§ EXERCISE
Exactly the lines from the one containing "leather_wrap();" through the one containing "from typing import" must be returned; include both ends and nothing else.

§ GIVEN RECORDS
□ □ □ □ □ □ □

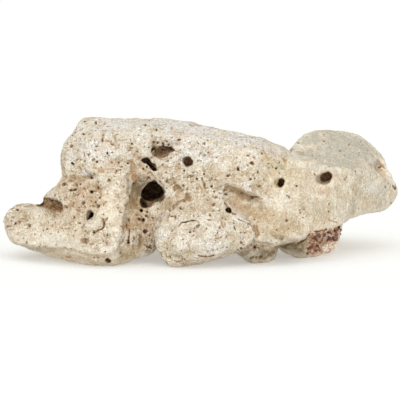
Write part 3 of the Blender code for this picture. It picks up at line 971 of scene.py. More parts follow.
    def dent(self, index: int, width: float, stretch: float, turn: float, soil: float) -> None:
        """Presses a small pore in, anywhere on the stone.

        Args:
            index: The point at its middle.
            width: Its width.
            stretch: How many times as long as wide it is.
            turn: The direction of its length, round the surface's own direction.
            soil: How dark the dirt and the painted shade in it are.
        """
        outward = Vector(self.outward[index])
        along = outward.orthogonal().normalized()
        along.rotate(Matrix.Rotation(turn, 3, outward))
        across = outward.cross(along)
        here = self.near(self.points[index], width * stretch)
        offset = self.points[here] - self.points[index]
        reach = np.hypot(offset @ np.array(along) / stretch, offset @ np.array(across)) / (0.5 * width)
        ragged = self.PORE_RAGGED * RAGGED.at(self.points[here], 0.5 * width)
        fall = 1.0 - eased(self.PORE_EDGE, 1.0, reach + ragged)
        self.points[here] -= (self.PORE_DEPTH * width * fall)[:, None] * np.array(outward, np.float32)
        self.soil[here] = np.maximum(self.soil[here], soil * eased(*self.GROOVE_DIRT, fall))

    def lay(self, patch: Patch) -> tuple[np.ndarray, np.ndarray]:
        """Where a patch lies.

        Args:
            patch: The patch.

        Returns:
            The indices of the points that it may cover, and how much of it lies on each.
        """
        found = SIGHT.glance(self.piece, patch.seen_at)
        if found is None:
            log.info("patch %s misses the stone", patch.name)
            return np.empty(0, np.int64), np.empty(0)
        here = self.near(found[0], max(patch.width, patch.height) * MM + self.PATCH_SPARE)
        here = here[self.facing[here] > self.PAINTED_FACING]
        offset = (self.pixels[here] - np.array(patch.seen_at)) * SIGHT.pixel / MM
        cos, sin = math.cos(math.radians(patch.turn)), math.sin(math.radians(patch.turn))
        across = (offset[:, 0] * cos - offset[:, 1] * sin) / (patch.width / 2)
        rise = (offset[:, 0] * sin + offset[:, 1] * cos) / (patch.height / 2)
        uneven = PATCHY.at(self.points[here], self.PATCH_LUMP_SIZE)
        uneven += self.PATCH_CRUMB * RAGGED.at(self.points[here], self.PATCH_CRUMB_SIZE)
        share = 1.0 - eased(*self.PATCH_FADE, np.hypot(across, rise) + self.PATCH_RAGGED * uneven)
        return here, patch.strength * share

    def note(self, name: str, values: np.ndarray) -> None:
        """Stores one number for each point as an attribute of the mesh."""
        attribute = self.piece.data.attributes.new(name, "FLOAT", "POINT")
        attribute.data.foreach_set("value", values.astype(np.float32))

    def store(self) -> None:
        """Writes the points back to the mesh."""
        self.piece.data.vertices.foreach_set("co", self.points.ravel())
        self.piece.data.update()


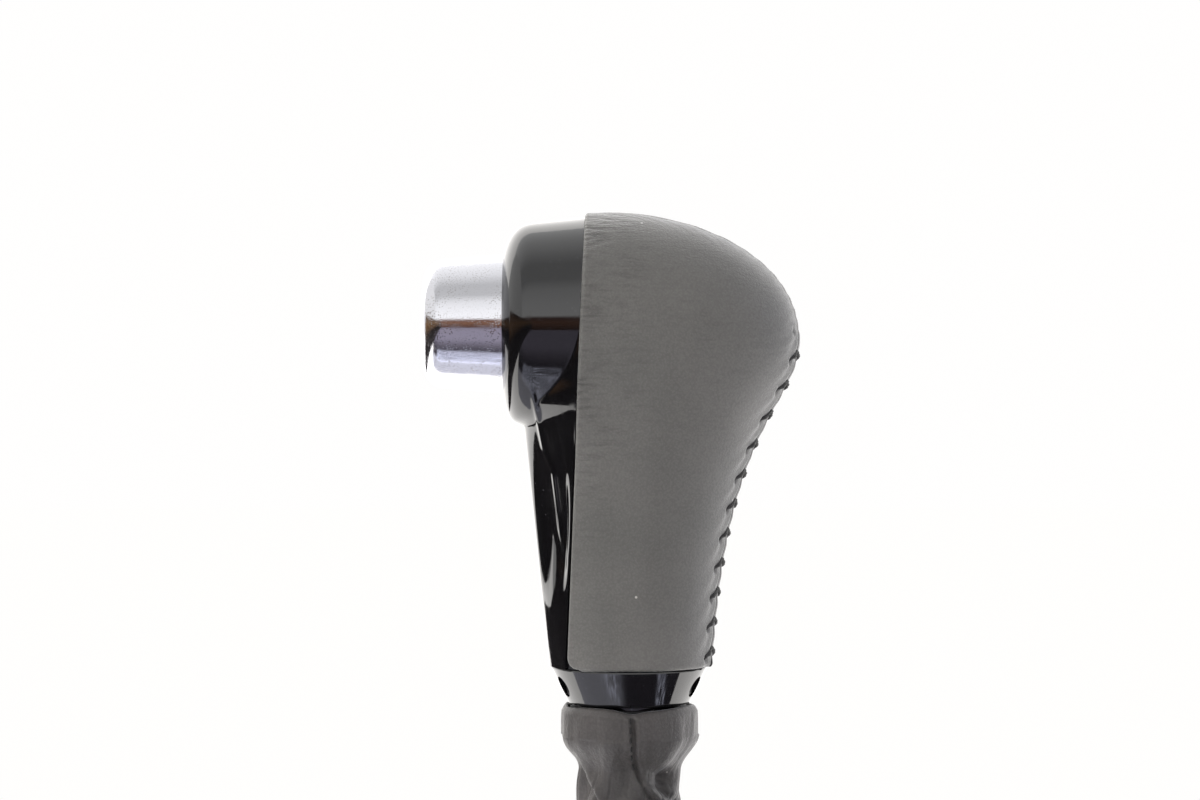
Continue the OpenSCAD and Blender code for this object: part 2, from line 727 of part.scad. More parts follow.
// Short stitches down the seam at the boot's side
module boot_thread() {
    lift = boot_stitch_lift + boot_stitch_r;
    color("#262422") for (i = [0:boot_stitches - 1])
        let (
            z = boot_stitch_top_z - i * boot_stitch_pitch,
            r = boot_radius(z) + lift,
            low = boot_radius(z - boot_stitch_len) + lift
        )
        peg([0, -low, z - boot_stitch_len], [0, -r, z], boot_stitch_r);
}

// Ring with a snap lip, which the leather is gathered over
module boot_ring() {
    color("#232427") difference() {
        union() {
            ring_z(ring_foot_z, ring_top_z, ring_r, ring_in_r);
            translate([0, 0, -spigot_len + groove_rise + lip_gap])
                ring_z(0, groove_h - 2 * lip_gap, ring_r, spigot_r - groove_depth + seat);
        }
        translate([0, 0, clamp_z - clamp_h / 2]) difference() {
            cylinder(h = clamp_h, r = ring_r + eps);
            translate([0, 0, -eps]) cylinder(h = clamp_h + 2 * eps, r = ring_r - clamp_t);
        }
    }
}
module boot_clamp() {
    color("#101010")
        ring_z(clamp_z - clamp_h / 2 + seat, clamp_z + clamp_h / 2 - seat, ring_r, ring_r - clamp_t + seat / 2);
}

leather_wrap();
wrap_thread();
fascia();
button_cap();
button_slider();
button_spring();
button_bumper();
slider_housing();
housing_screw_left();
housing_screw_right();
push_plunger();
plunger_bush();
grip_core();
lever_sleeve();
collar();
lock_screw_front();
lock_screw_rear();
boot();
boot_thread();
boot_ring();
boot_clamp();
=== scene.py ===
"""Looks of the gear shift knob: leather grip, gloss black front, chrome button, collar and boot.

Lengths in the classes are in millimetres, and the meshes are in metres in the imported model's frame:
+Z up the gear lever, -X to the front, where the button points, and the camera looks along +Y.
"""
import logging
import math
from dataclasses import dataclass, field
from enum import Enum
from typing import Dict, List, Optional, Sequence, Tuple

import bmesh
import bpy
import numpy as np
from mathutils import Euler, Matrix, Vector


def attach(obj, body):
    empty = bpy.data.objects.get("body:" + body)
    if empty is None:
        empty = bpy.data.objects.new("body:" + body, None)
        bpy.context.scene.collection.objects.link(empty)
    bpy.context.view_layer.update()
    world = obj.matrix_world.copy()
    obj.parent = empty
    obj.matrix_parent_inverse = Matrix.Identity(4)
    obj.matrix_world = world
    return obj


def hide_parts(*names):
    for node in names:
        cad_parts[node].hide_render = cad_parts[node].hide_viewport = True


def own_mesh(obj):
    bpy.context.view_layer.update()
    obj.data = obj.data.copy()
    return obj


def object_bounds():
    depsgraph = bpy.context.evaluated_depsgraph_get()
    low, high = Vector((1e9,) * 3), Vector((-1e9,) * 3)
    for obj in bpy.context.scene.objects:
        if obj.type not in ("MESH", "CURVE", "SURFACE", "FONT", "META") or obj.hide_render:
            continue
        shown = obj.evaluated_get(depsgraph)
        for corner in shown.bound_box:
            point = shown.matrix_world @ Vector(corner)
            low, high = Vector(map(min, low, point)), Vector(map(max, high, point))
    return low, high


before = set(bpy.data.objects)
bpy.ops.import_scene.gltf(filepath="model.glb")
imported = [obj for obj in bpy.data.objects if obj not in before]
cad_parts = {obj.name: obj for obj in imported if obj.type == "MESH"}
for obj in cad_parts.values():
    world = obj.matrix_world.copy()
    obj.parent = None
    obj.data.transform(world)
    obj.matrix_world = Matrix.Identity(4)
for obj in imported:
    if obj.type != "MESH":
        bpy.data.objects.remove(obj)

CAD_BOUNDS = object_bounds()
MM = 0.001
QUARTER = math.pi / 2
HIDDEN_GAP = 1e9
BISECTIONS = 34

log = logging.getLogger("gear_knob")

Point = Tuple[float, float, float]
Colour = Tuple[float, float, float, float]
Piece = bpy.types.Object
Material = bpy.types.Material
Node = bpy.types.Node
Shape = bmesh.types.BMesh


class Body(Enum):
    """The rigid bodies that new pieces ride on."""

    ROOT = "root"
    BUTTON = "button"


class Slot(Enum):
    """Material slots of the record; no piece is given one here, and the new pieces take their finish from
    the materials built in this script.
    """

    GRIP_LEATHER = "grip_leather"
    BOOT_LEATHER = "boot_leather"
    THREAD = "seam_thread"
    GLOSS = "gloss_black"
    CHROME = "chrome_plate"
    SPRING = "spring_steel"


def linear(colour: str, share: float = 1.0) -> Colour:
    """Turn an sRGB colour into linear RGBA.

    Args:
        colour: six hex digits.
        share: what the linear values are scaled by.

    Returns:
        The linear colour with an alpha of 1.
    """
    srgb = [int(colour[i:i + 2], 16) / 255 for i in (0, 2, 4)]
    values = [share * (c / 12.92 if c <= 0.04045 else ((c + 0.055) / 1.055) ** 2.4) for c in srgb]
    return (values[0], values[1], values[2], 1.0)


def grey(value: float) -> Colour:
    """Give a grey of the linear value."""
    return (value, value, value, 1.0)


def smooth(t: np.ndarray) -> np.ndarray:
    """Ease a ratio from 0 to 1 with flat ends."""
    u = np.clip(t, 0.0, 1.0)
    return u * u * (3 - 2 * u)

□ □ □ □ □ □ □

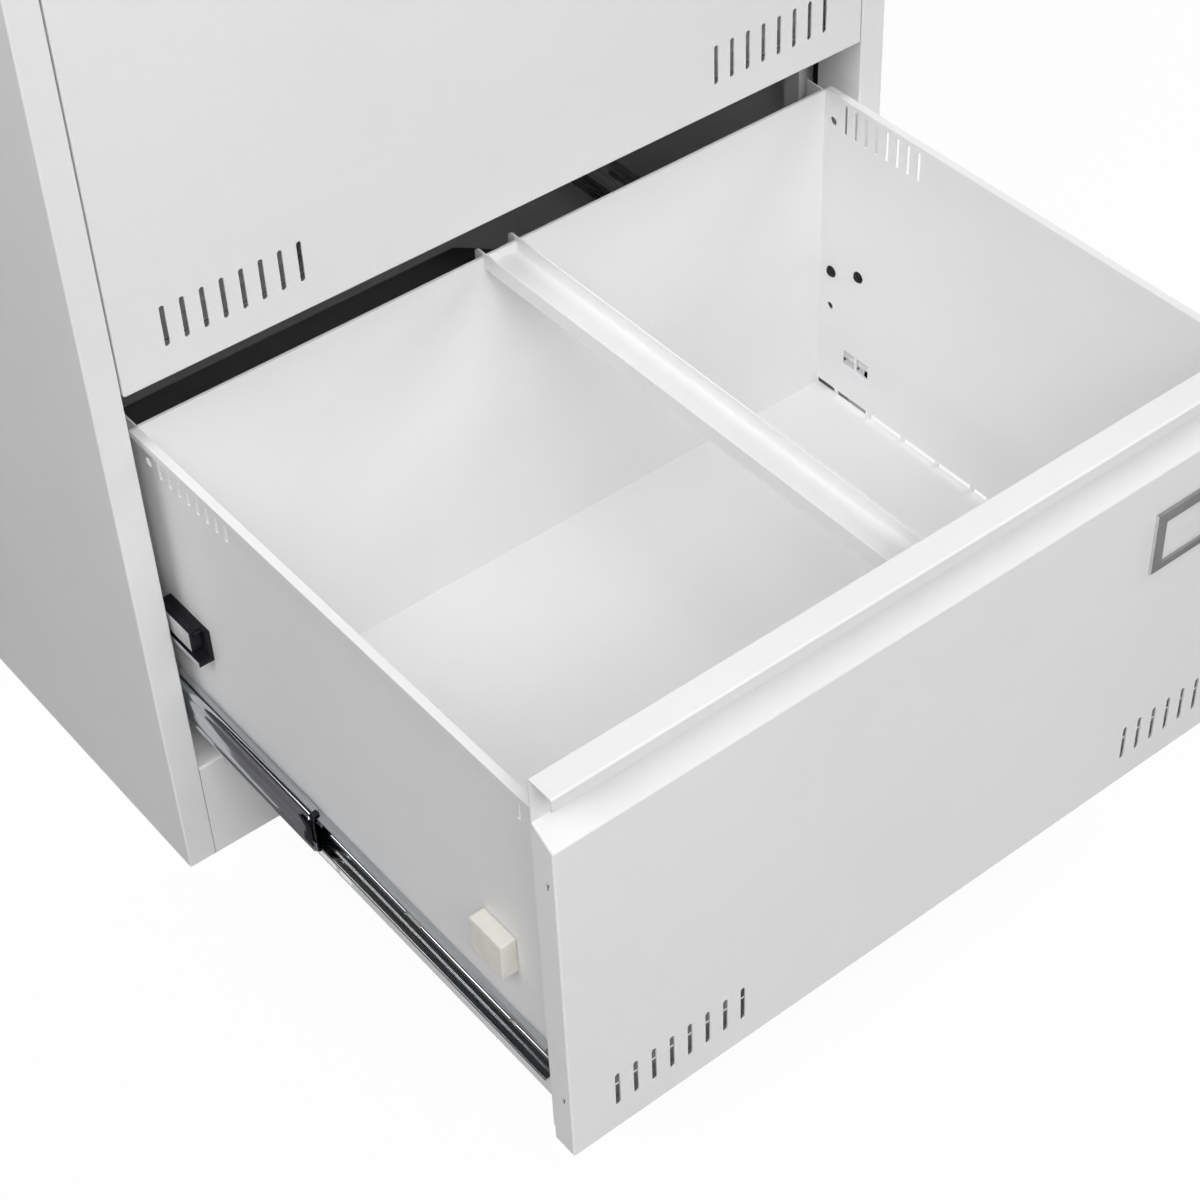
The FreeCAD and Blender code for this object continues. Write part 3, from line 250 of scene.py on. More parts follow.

□ □ □ □ □ □ □

§ EXERCISE ANSWER
leather_wrap();
wrap_thread();
fascia();
button_cap();
button_slider();
button_spring();
button_bumper();
slider_housing();
housing_screw_left();
housing_screw_right();
push_plunger();
plunger_bush();
grip_core();
lever_sleeve();
collar();
lock_screw_front();
lock_screw_rear();
boot();
boot_thread();
boot_ring();
boot_clamp();
=== scene.py ===
"""Looks of the gear shift knob: leather grip, gloss black front, chrome button, collar and boot.

Lengths in the classes are in millimetres, and the meshes are in metres in the imported model's frame:
+Z up the gear lever, -X to the front, where the button points, and the camera looks along +Y.
"""
import logging
import math
from dataclasses import dataclass, field
from enum import Enum
from typing import Dict, List, Optional, Sequence, Tuple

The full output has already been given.